• Written problem: Exactly the lines from the one containing "Reconstruct the object" through the one containing "toe = 3.5; // [2:0.1:5]" must be returned; include both ends and nothing else.

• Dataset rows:
==============================

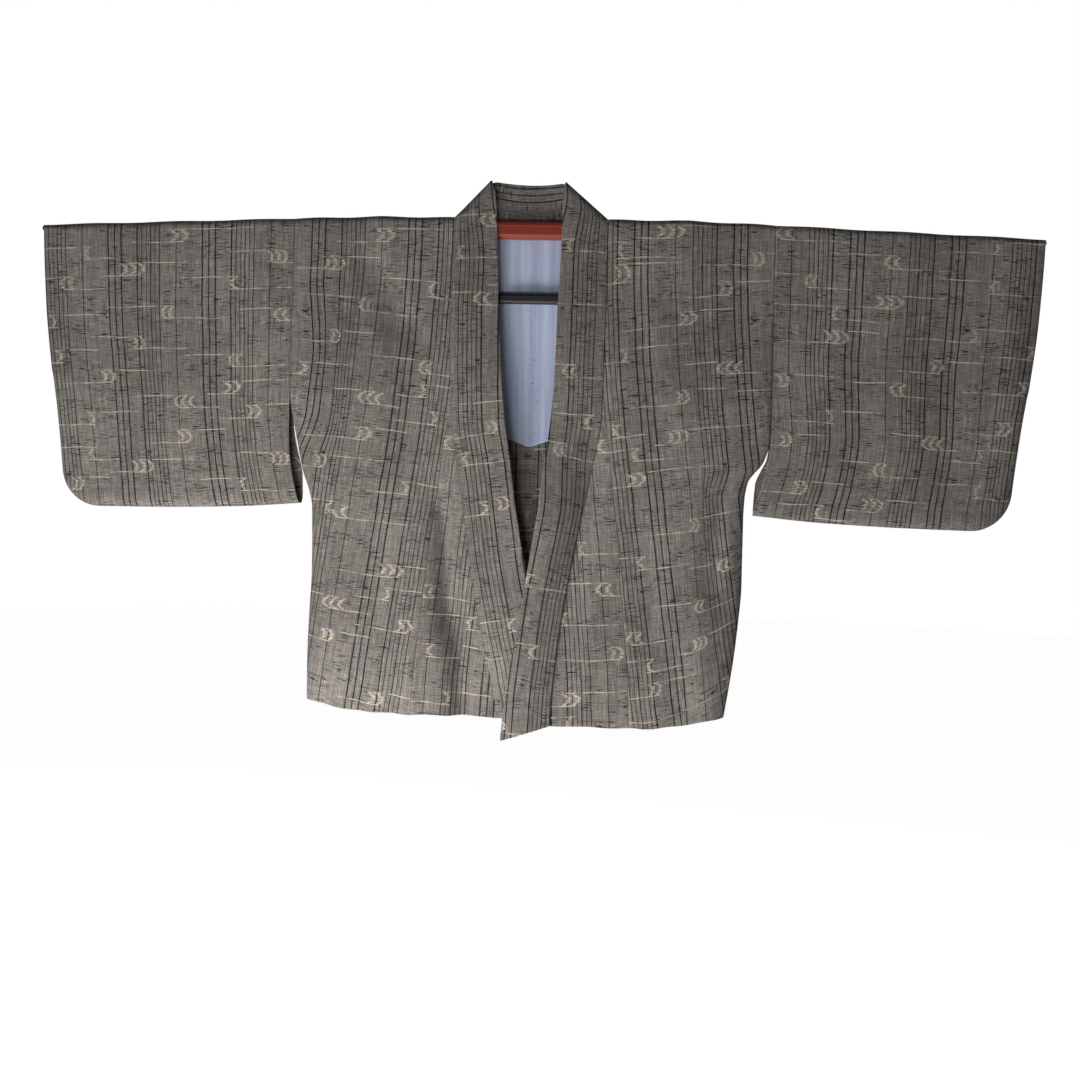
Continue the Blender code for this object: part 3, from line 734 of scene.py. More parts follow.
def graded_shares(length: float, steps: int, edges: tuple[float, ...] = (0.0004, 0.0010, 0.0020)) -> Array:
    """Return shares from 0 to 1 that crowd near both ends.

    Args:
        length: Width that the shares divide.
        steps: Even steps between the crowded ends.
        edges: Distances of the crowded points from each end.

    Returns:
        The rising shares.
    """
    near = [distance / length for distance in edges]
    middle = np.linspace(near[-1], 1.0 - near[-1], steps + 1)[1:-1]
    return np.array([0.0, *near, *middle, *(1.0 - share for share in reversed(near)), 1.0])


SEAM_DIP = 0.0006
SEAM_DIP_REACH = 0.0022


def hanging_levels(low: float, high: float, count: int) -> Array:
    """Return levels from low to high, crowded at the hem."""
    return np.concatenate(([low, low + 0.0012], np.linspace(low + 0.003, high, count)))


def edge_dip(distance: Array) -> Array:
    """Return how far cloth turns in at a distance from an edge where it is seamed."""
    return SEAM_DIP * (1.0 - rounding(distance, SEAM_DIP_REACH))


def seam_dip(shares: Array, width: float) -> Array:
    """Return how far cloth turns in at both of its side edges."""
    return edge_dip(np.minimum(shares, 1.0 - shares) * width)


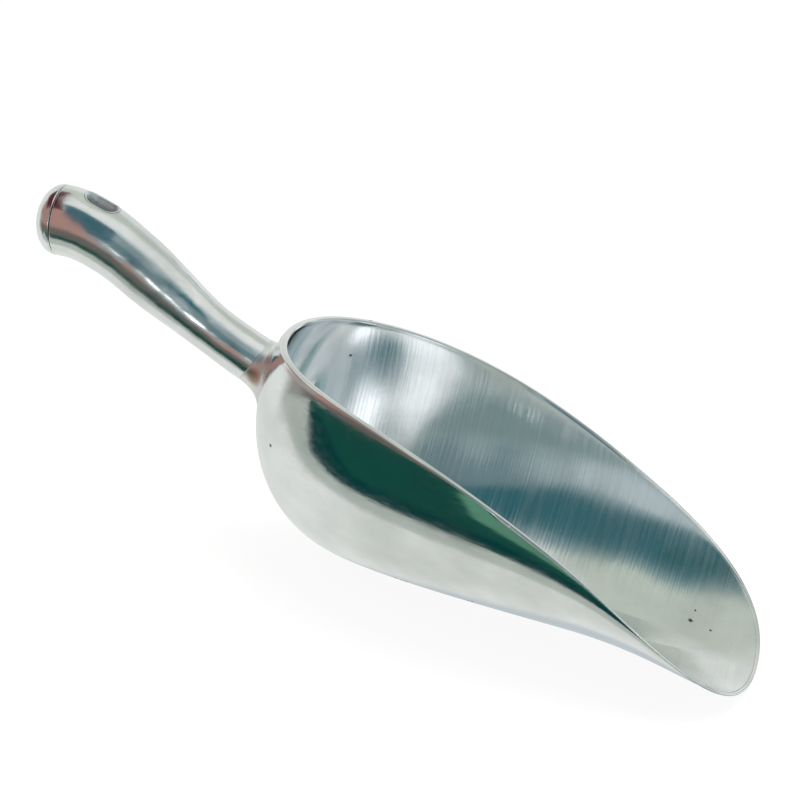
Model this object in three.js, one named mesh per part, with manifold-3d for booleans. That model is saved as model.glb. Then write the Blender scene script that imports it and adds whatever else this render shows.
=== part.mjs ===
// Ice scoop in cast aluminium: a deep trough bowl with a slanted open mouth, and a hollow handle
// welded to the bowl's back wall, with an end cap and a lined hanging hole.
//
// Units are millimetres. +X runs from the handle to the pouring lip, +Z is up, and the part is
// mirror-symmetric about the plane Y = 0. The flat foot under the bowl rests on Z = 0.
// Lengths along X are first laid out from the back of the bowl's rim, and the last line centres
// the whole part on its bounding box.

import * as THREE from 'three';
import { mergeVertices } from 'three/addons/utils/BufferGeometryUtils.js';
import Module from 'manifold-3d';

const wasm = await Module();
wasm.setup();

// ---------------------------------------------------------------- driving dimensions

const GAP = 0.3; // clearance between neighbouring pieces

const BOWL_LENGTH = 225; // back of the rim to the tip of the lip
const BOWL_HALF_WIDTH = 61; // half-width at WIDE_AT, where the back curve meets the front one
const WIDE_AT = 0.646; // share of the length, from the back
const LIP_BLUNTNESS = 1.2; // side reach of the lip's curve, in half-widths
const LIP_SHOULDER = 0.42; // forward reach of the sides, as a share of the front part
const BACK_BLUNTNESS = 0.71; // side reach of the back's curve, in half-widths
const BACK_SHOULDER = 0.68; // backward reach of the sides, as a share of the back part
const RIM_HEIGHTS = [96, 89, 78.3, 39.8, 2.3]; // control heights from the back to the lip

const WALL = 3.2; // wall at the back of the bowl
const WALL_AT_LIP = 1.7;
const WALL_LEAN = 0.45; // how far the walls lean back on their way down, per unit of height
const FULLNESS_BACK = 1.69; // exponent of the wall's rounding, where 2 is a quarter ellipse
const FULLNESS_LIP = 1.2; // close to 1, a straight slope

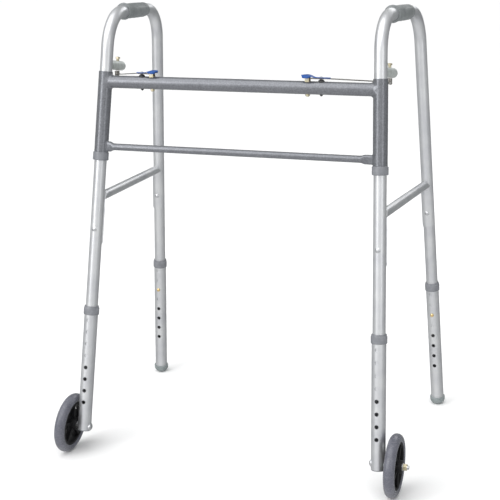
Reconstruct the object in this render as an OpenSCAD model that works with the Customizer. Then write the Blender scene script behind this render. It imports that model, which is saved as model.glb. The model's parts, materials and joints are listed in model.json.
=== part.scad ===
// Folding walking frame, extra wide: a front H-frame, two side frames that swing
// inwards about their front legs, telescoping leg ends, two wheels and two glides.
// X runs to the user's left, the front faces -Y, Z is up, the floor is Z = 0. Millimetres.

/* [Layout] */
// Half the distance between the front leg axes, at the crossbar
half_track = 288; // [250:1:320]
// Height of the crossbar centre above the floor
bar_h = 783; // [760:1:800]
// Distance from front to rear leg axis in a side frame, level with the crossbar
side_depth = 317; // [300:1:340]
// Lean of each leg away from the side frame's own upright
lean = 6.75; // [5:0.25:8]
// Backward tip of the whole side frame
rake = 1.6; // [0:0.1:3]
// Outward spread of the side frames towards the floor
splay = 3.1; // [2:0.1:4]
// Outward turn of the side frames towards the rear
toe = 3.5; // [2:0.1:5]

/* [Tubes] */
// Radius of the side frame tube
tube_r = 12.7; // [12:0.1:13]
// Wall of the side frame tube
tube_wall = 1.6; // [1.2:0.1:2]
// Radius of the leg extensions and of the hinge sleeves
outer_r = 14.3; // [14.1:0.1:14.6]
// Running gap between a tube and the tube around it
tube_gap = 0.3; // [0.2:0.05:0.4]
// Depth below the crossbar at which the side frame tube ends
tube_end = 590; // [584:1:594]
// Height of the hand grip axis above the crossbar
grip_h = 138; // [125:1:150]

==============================

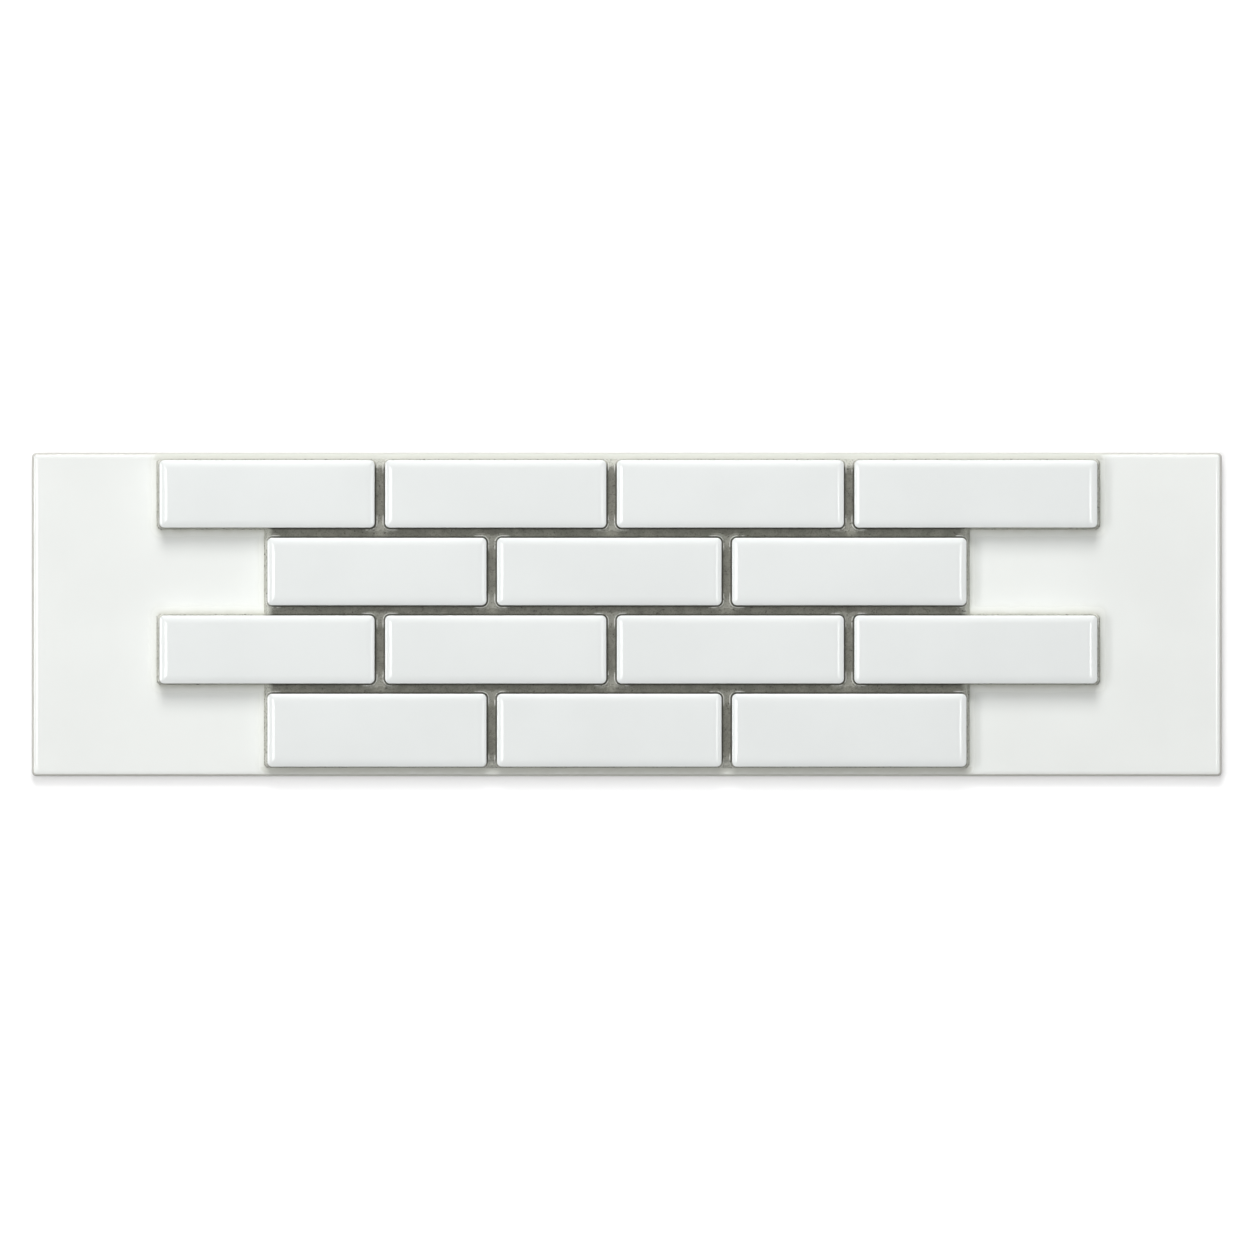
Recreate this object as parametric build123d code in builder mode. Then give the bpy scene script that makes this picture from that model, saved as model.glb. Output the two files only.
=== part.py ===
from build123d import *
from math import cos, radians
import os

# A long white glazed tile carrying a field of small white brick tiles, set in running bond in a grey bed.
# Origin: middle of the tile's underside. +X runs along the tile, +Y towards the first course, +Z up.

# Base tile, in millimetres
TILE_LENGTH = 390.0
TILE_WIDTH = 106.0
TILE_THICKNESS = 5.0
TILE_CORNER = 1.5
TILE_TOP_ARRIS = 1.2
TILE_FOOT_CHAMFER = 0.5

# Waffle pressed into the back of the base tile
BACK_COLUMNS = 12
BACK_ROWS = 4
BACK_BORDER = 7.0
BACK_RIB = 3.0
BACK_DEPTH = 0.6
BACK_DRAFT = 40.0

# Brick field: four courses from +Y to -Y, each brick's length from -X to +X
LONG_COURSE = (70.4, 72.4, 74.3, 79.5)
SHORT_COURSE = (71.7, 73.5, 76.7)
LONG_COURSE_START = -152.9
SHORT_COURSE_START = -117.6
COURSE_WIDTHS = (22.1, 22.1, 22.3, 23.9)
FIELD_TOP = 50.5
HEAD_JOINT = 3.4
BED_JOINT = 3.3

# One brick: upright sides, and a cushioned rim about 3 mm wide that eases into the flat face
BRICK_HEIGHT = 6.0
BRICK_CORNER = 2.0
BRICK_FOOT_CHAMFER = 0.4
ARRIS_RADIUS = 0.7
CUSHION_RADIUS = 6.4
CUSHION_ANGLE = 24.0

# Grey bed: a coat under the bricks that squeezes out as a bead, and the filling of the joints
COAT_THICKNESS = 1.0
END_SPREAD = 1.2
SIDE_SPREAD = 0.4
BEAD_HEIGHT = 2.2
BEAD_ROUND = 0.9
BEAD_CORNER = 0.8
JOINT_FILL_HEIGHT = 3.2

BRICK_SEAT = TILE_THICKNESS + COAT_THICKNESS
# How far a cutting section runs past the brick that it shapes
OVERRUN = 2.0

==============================

• Task response:
Reconstruct the object in this render as an OpenSCAD model that works with the Customizer. Then write the Blender scene script behind this render. It imports that model, which is saved as model.glb. The model's parts, materials and joints are listed in model.json.
=== part.scad ===
// Folding walking frame, extra wide: a front H-frame, two side frames that swing
// inwards about their front legs, telescoping leg ends, two wheels and two glides.
// X runs to the user's left, the front faces -Y, Z is up, the floor is Z = 0. Millimetres.

/* [Layout] */
// Half the distance between the front leg axes, at the crossbar
half_track = 288; // [250:1:320]
// Height of the crossbar centre above the floor
bar_h = 783; // [760:1:800]
// Distance from front to rear leg axis in a side frame, level with the crossbar
side_depth = 317; // [300:1:340]
// Lean of each leg away from the side frame's own upright
lean = 6.75; // [5:0.25:8]
// Backward tip of the whole side frame
rake = 1.6; // [0:0.1:3]
// Outward spread of the side frames towards the floor
splay = 3.1; // [2:0.1:4]
// Outward turn of the side frames towards the rear
toe = 3.5; // [2:0.1:5]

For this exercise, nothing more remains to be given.